Six months after a 7.8 magnitude earthquake devastated Nepal, Kathmandu Mayor Rudrah Singh Tamang said his city can learn a lot from Israel’s tourism infrastructure and commitment to agricultural innovation during a brief visit to the country October 18 to 23.
Tamang visited Israel as part of the 30th International Mayor’s Conference in Israel, which hosted 40 mayors from the United States, China, India, Nepal, Turkey, Europe, Africa and Latin America. New York City Mayor Bill de Blasio also joined the trip, which was sponsored by the American Council for World Jewry, the American Jewish Congress and Israel’s Foreign Ministry.

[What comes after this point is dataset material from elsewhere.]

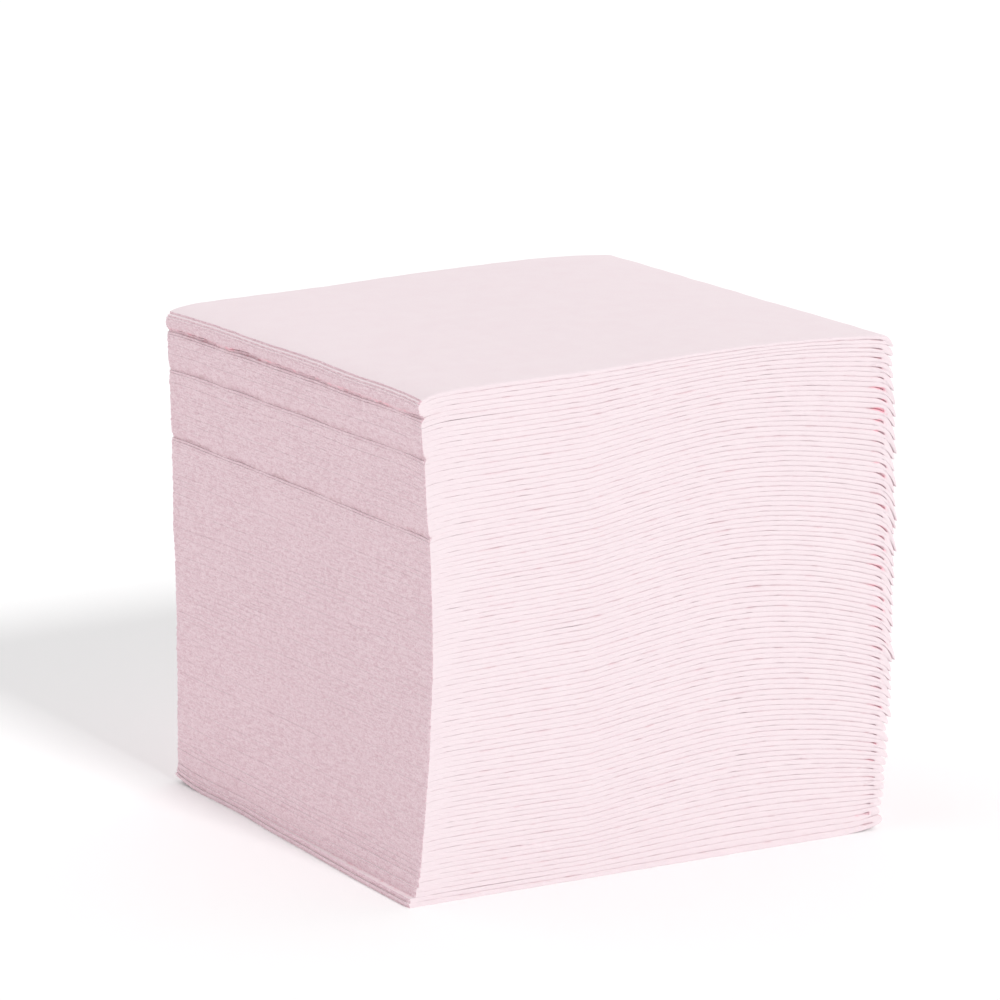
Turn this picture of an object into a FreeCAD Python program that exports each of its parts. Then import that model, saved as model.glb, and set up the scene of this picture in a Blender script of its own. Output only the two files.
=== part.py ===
"""A free-standing stack of square paper napkins, each folded twice into a quarter of its sheet.

Every napkin is one folded sheet. The first fold makes two leaves joined by a spine along the
near side (-Y). The second fold turns that pair back over itself at the +X side, so the near side
shows two spines per napkin, the +X side one rounded turn, and the other two sides the cut edges.
A section of the folded pair is swept along the line that the second fold gives it.

The napkins lie flat from the -X side up to a crease, rise to a crown and droop to the turned side.
The lowest one lies flat. The origin is on the surface below the stack, +Z is up.
"""
import FreeCAD, Part
import math
import os

import Sketcher

Vector = FreeCAD.Vector

# Driving dimensions in millimetres, degrees for the twist, and a number of napkins.
SIZES = (
    ("sheet_side", 254.0),  # the flat square sheet
    ("paper", 0.48),  # one leaf, as soft as it lies in the stack
    ("leaf_gap", 0.07),  # between the two leaves at their free edges
    ("turn_gap", 0.09),  # between the two halves of a folded napkin
    ("napkin_gap", 0.26),  # between one napkin and the next
    ("napkin_count", 50),
    ("crease_at", 43.0),  # from the cut side to the crease
    ("crease_rise", 1.4),  # the most that the crease stands above the cut side
    ("crown_at", 88.0),  # from the cut side to the crown
    ("crown_rise", 5.5),  # the most that the crown stands above the cut side
    ("tip_dip", 2.0),  # the most that the turned side hangs below the cut side
    ("lean", 1.4),  # how far the middle of the stack stands out beyond its ends
    ("twist", 0.95),  # the most that a napkin is turned about +Z
)

HALF_EDGE = "Sizes.sheet_side / 4"
PAIR = "(2 * Sizes.paper + Sizes.leaf_gap)"
TURN_RISE = f"({PAIR} + Sizes.turn_gap)"
PITCH = f"({TURN_RISE} + {PAIR} + Sizes.napkin_gap)"

# The turn and the spines are pressed in three flats, 45 degrees apart.
TURN_FLATS = 3
TURN_CORNER = math.radians(135)
EAVE = 0.2929  # the part of a fold's height that one slanting flat takes up
TURN_REACH = f"({PAIR} / 2 + {TURN_RISE} * {EAVE})"
LEVEL = "0"

# How the bulge and the lie of the napkins change up the stack, as angles over its full height.
SWELL_ANGLE = 140
SWELL_POWER = 0.8
DIP_ANGLE = 290
TWIST_ANGLE = 225
TWIST_START = 0.2
LEAN_CENTRE = 0.8


def make_sheet(doc):
    """The spreadsheet with one named cell for each driving dimension."""
    sheet = doc.addObject("Spreadsheet::Sheet", "Sizes")
    for row, (name, value) in enumerate(SIZES, start=1):
        sheet.set(f"A{row}", name)
        sheet.set(f"B{row}", str(value))
        sheet.setAlias(f"B{row}", name)
    doc.recompute()
    return sheet


def new_sketch(body, role, name):
    """An empty sketch on one of the body's own origin planes."""
    sketch = body.newObject("Sketcher::SketchObject", f"{body.Name}_{name}")
    plane = next(item for item in body.Origin.OriginFeatures if item.Role == role)
    sketch.AttachmentSupport = [(plane, "")]
    sketch.MapMode = "FlatFace"
    return sketch


def draw_lines(sketch, points, closed):
    """Straight lines through the points, joined end to end."""
    ends = points[1:] + points[:1] if closed else points[1:]
    for start, end in zip(points, ends):
        sketch.addGeometry(Part.LineSegment(start, end), False)
    count = len(ends)
    for line in range(count if closed else count - 1):
        sketch.addConstraint(Sketcher.Constraint("Coincident", line, 2, (line + 1) % count, 1))


def value_of(item, expression):
    """The plain number that an expression stands for."""
    value = item.evalExpression(expression)
    return getattr(value, "Value", value)


def drive(sketch, name, kind, *where, by):
    """A named dimension whose value follows an expression."""
    constraint = Sketcher.Constraint(kind, *where, value_of(sketch, by))
    sketch.renameConstraint(sketch.addConstraint(constraint), name)
    sketch.setExpression(f"Constraints.{name}", by)


def height_share(number):
    """How far up the stack a napkin lies, from 0 for the lowest to 1 for the top one."""
    return f"({number - 1} / (Sizes.napkin_count - 1))"


def draw_section(body):
    """The two leaves and their spine, seen along the second fold's line, in the Y-Z plane."""
    sketch = new_sketch(body, "YZ_Plane", "section")
    sketch.setExpression("AttachmentOffset.Base.z", f"-{HALF_EDGE}")
    half, pair, leaf = (value_of(sketch, size) for size in (HALF_EDGE, PAIR, "Sizes.paper"))
    near, far, flat = -half, half, pair * EAVE
    draw_lines(
        sketch,
        [
            Vector(far, 0),
            Vector(near + flat, 0),
            Vector(near, flat),
            Vector(near, pair - flat),
            Vector(near + flat, pair),
            Vector(far, pair),
            Vector(far, pair - leaf),
            Vector(near + leaf, pair / 2),
            Vector(far, leaf),
        ],
        closed=True,
    )
    under, flat_low, spine, flat_high, top, edge_high, inner_high, inner_low, edge_low = range(9)
    add = sketch.addConstraint
    for line in (under, top):
        add(Sketcher.Constraint("Horizontal", line))
    for line in (spine, edge_high, edge_low):
        add(Sketcher.Constraint("Vertical", line))
    add(Sketcher.Constraint("PointOnObject", under, 1, -1))
    add(Sketcher.Constraint("Vertical", inner_high, 1, inner_low, 2))
    add(Sketcher.Constraint("Equal", flat_low, flat_high))
    add(Sketcher.Constraint("Equal", edge_low, edge_high))
    add(Sketcher.Constraint("Vertical", flat_low, 1, flat_high, 2))
    drive(sketch, "far_edge", "DistanceX", -1, 1, under, 1, by=HALF_EDGE)
    drive(sketch, "near_edge", "DistanceX", spine, 1, -1, 1, by=HALF_EDGE)
    drive(sketch, "pair", "DistanceY", under, 1, top, 2, by=PAIR)
    drive(sketch, "leaf", "DistanceY", edge_low, 2, edge_low, 1, by="Sizes.paper")
    drive(sketch, "spine_wall", "DistanceX", spine, 1, inner_low, 1, by="Sizes.paper")
    drive(sketch, "fold_level", "DistanceY", under, 1, inner_low, 1, by=f"{PAIR} / 2")
    drive(sketch, "flat_height", "DistanceY", flat_low, 1, flat_low, 2, by=f"{PAIR} * {EAVE}")
    drive(sketch, "flat_depth", "DistanceX", flat_low, 2, flat_low, 1, by=f"{PAIR} * {EAVE}")
    return sketch


def bulge(number):
    """The crown's level above the cut side, and where the napkin bends: name, distance from the
    cut side, drop from the crown."""
    share = height_share(number)
    swell = f"sin({SWELL_ANGLE} * pow({share}; {SWELL_POWER}))"
    crown_level = f"Sizes.crown_rise * {swell}"
    crease_drop = f"((Sizes.crown_rise - Sizes.crease_rise) * {swell})"
    tip_drop = f"({crown_level} + Sizes.tip_dip * sin({DIP_ANGLE} * {share}))"
    tip_at = f"(2 * {HALF_EDGE} - {TURN_REACH})"
    droop = f"({tip_at} - Sizes.crown_at)"
    bends = [
        ("crease", "Sizes.crease_at", crease_drop),
        ("slope", "(Sizes.crease_at + Sizes.crown_at) / 2", f"{crease_drop} / 4"),
        ("crown", "Sizes.crown_at", "0"),
        ("bend", f"Sizes.crown_at + {droop} / 3", f"{tip_drop} / 9"),
        ("droop", f"Sizes.crown_at + {droop} * 2 / 3", f"{tip_drop} * 4 / 9"),
        ("tip", tip_at, tip_drop),
    ]
    return crown_level, bends


def turn_points(before, tip, rise):
    """The corners of the turn that starts at the tip: three equal flats, up to the run above."""
    along = (tip - before).normalize()
    across = Vector(-along.y, along.x)
    flat = rise * across.y / (1 + math.sqrt(2))
    first = tip + (along + across) * (flat / math.sqrt(2))
    return [tip, first, first + across * flat, tip + across * (rise * across.y)]


def draw_fold_line(body, number):
    """The line of the folded pair, seen from the near side: out to the turn, round it and back."""
    sketch = new_sketch(body, "XZ_Plane", "fold_line")
    crown_level, bends = bulge(number)
    if number == 1:
        bends = [("tip", bends[-1][1], LEVEL)]
    start = Vector(-value_of(sketch, HALF_EDGE), value_of(sketch, f"{PAIR} / 2"))
    crown = start.y + value_of(sketch, crown_level)
    rise = value_of(sketch, TURN_RISE)
    lower = [start]
    for _, distance, drop in bends:
        lower.append(Vector(start.x + value_of(sketch, distance), crown - value_of(sketch, drop)))
    upper = [point + Vector(0, rise) for point in lower[-2::-1]]
    draw_lines(sketch, lower[:-1] + turn_points(*lower[-2:], rise) + upper, closed=False)

    runs = len(bends)
    add = sketch.addConstraint
    drive(sketch, "cut_side", "DistanceX", 0, 1, -1, 1, by=HALF_EDGE)
    drive(sketch, "half_pair", "DistanceY", -1, 1, 0, 1, by=f"{PAIR} / 2")
    at_crown = [drop for _, _, drop in bends].index(LEVEL)
    for line, (name, distance, drop) in enumerate(bends):
        drive(sketch, f"{name}_at", "DistanceX", 0, 1, line, 2, by=distance)
        if number == 1:
            add(Sketcher.Constraint("Horizontal", line))
        elif line == at_crown:
            drive(sketch, "crown_level", "DistanceY", 0, 1, line, 2, by=crown_level)
        else:
            drive(sketch, f"{name}_drop", "DistanceY", line, 2, at_crown, 2, by=drop)
    for line in range(runs, runs + TURN_FLATS + 1):
        add(Sketcher.Constraint("Angle", line, 1, line - 1, 2, TURN_CORNER))
    for line in range(runs, runs + TURN_FLATS - 1):
        add(Sketcher.Constraint("Equal", line, line + 1))
    for line in range(runs):
        above = 2 * runs + TURN_FLATS - 1 - line
        add(Sketcher.Constraint("Vertical", line, 1, above, 2))
        drive(sketch, f"rise_{line}", "DistanceY", line, 1, above, 2, by=TURN_RISE)
    return sketch


def make_napkin(doc, number):
    """One folded napkin at its place in the stack."""
    body = doc.addObject("PartDesign::Body", f"napkin_{number:02d}")
    section = draw_section(body)
    fold_line = draw_fold_line(body, number)
    doc.recompute()
    fold = body.newObject("PartDesign::AdditivePipe", f"{body.Name}_fold")
    fold.Profile = (section, [""])
    fold.Spine = (fold_line, [])
    fold.Transition = "Right corner"
    body.Tip = fold

    share = height_share(number)
    lean = f"Sizes.lean * (sin(180 * {share}) - {LEAN_CENTRE})"
    body.Placement = FreeCAD.Placement(Vector(), FreeCAD.Rotation(Vector(0, 0, 1), 1))
    body.setExpression("Placement.Base.x", lean)
    body.setExpression("Placement.Base.z", f"{number - 1} * {PITCH}")
    twist = f"Sizes.twist * sin({TWIST_ANGLE} * ({share} - {TWIST_START}))"
    body.setExpression("Placement.Rotation.Angle", twist)
    return body


def check(doc, napkins):
    """Stops if anything in the document failed or a napkin isn't one good solid."""
    doc.recompute()
    for item in doc.Objects:
        if "Invalid" in item.State or "Error" in item.State:
            raise RuntimeError(f"{item.Name} failed: {item.State}")
    for napkin in napkins:
        shape = napkin.Shape
        if shape.isNull() or not shape.isValid() or len(shape.Solids) != 1 or shape.Volume <= 0:
            raise RuntimeError(f"{napkin.Label} is not one valid solid")


def main():
    doc = FreeCAD.newDocument("napkin_stack")
    sheet = make_sheet(doc)
    napkins = [make_napkin(doc, number) for number in range(1, int(sheet.napkin_count) + 1)]
    check(doc, napkins)
    os.makedirs("parts", exist_ok=True)
    for napkin in napkins:
        napkin.Shape.exportStep(f"parts/{napkin.Label}.step")
    height = max(napkin.Shape.BoundBox.ZMax for napkin in napkins)
    print(f"{len(napkins)} napkins, {height:.1f} mm high")


main()
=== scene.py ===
"""The looks of the stack of paper napkins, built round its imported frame.

Each napkin is one closed sheet, folded twice, that stands for its own node. The shapes are worked out
in millimetres: x runs from the cut side to the turned side, y from the spine side to the back, z up.
"""

import math

import bpy
import numpy as np
from mathutils import Matrix, Vector


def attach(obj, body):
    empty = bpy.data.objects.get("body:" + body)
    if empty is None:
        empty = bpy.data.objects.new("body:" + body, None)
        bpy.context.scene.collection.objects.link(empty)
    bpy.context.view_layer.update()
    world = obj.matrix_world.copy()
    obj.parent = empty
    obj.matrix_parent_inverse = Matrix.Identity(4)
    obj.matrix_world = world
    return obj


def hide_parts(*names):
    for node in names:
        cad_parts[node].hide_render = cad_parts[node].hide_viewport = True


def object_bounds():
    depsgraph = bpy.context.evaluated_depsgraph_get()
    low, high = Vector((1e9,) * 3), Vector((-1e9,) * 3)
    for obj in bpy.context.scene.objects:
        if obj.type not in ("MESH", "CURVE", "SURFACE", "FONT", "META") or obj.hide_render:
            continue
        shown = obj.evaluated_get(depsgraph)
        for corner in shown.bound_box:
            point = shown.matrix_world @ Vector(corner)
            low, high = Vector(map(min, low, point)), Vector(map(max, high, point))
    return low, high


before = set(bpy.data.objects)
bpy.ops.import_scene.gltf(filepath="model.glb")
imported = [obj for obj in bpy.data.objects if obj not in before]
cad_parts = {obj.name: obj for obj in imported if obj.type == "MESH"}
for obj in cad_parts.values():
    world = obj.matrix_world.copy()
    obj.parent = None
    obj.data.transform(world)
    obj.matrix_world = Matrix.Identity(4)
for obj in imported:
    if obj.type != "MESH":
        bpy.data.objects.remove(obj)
cad_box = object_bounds()

MM = 0.001
NODES = sorted(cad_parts)
COUNT = len(NODES)

# The sheet, and how the napkins lie on each other: the middle ones stand out along x, and all turn a
# little about z, both by a sine of the height
SHEET = 254.0
SIDE = SHEET / 2
HALF = SIDE / 2
LEAN = 1.4
LEAN_BASE = 0.8
TWIST = math.radians(0.95)
TWIST_ANGLE = math.radians(225)
TWIST_START = 0.2

# The layers rise from the cut side to a crease, then to a crown, and droop to the turned side. How
# far they do, in mm, changes up the stack: shares of its height, and the three amounts there
HEIGHTS = (0, 0.03, 0.10, 0.20, 0.35, 0.50, 0.80, 0.90, 0.96, 1.0)
TO_CREASE = (0, -0.1, -0.3, -0.3, 0.6, 1.3, 1.1, 1.0, 0.9, 0.7)
TO_CROWN = (0, 1.5, 3.3, 3.9, 4.0, 4.2, 4.2, 3.6, 2.7, 1.3)
TO_TIP = (0, 0.9, 3.4, 5.8, 7.2, 7.4, 5.2, 3.4, 2.4, 1.3)

# Where the crease and the crown lie, in mm from the cut side. The crown moves out near the top of the
# stack. Shares of the way between them, and the slope of the rise there
CREASE_AT = 43.0
CROWN_AT = 88.0
TOP_CROWN_AT = 98.0
CROWN_MOVES_FROM = 0.85
RISE_SHARES = (0, 0.06, 0.35, 0.70, 1.0)
RISE_SLOPES = (0.3, 1.0, 0.95, 0.65, 0.0)
RISE_STEPS = 200

# The height of one napkin at the cut side, with the crown of the top one at the CAD box's top
PITCH = (cad_box[1].z / MM - TO_CREASE[-1] - TO_CROWN[-1]) / COUNT

# At the turned side's edge the layers bend down further
FLICK_AT = 124.8
FLICK_RUN = 4.6
FLICK_SHARES = (0, 0.1, 0.4, 0.9, 1.0)
FLICK_DROPS = (0, 0.9, 1.5, 1.8, 1.1)
FLICK_POWER = 3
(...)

“We can learn lessons from Israel about improving our tourism industry,” Tamang told The Times of Israel. “In Israel, you have half of the country’s population as incoming tourists each year.”
Nepal’s economy is heavily dependent on tourism, which accounts for 8 percent of the economy. Though this figure sounds small, the country is still mostly agrarian, with 70% of the labor force working in agriculture. Outside of farming, tourism is one of the most important sectors.
The April 25, 2015, earthquake, which killed almost 9,000 people, also wreaked havoc on the economy by destroying the spring tourism season. Currently, debilitating fuel shortages due to issues on the border with India have dampened the first steps toward rehabilitating the shattered economy, and discouraged some tourists from returning to the country for the fall trekking season as well.
Israel also deals with fluctuating tourism rates that change depending on the political situation. According to the Tourism Ministry, summer tourism was down 25% in 2014 due to Operation Protective Edge, but the 2015 tourism statistics have already surpassed the same time period from 2013.
The Israel Hotels Association claims it lost over NIS 1 billion ($260 million) due to loss in bookings during the 50-day war in summer 2014.
The Israeli tourism industry employs some 200,000 people, about 6% of Israel’s labor force, and tourism revenue brings in about $41 billion per year.
Tamang said Nepal hopes to emulate Israel’s ability to quickly give a boost to tourism. “We have to connect tourism with government and economic initiatives, not expect tourism to just do it alone,” he said.
Kathmandu emerged from the earthquake largely unscathed, and almost 90% of the buildings in the city were intact and safe for habitation. The major damage was in rural villages in regions like Sindhupalchuk, as well as Langtang, a popular trekking region. In those areas, whole villages were demolished in seconds. The challenge now has been to ensure that families get some kind of shelter during the rainy season so they can concentrate on planting their crops and returning to normal life.
But for the half a million people involved in the Nepalese tourism industry, normalcy is a long way away. According to government tourism figures, tourism in Nepal plunged by 90% following the earthquake, and overall numbers could be down by 40% for 2015, the Guardian reported.
In addition to tourism, Israel’s agricultural ingenuity also impressed Tamang, who visited a local hydroponic company, which grows plants without soil in water and fertilizer.
“In Kathmandu, we have no [open] land, so we want to promote terraced farming, we want to give classes in Kathmandu to transfer knowledge to other places,” Tamang said. He noted while hydroponics is too complicated and expensive for widespread use in his city, his country has worked with Israeli scientists on projects like utilizing coconut hair to grow vegetables in urban areas.
Nepal just concluded celebrations of Dashain, the most important holiday of the year. Although the holiday has Hindu roots, it has turned into a national festival and is also celebrated by Buddhists and Christians. During the holiday, families scattered across the country gather together in their ancestral villages to slaughter a goat and reconnect with family members.
The celebrations took on increased significance this year, six months after the earthquake. Fuel shortages meant some families could not travel back to their villages. Tamang said that while it was difficult for him to be away from his family during the holiday, he was taking full advantage of the opportunities in Israel. Instead of attending the official Dashain celebration at the Nepali Ambassador’s residence in Herziliya, Tamang visited the Dead Sea. “It was marvelous!” he said.
Tamang also noted that Israel, as well as other countries, can learn some things from Nepal in the wake of the earthquake.
“It’s important to keep social harmony during disasters,” he said. Tamang highlighted the fact that even in the direct aftermath of the disaster, the more than 100 ethnic groups across Nepal put aside tribal differences to work together. Many other countries in the world could have broken along sectarian lines in the wake of such a disaster.
Another important lesson from the earthquake aftermath he hopes Nepal can export to the rest of the world is listening to the villagers. “People need to work with the communities, because the communities can solve at least half their problems on their own,” he said. “People can learn from Nepal. Even after the earthquake, you didn’t see sad faces. People were even laughing! That’s our nature.”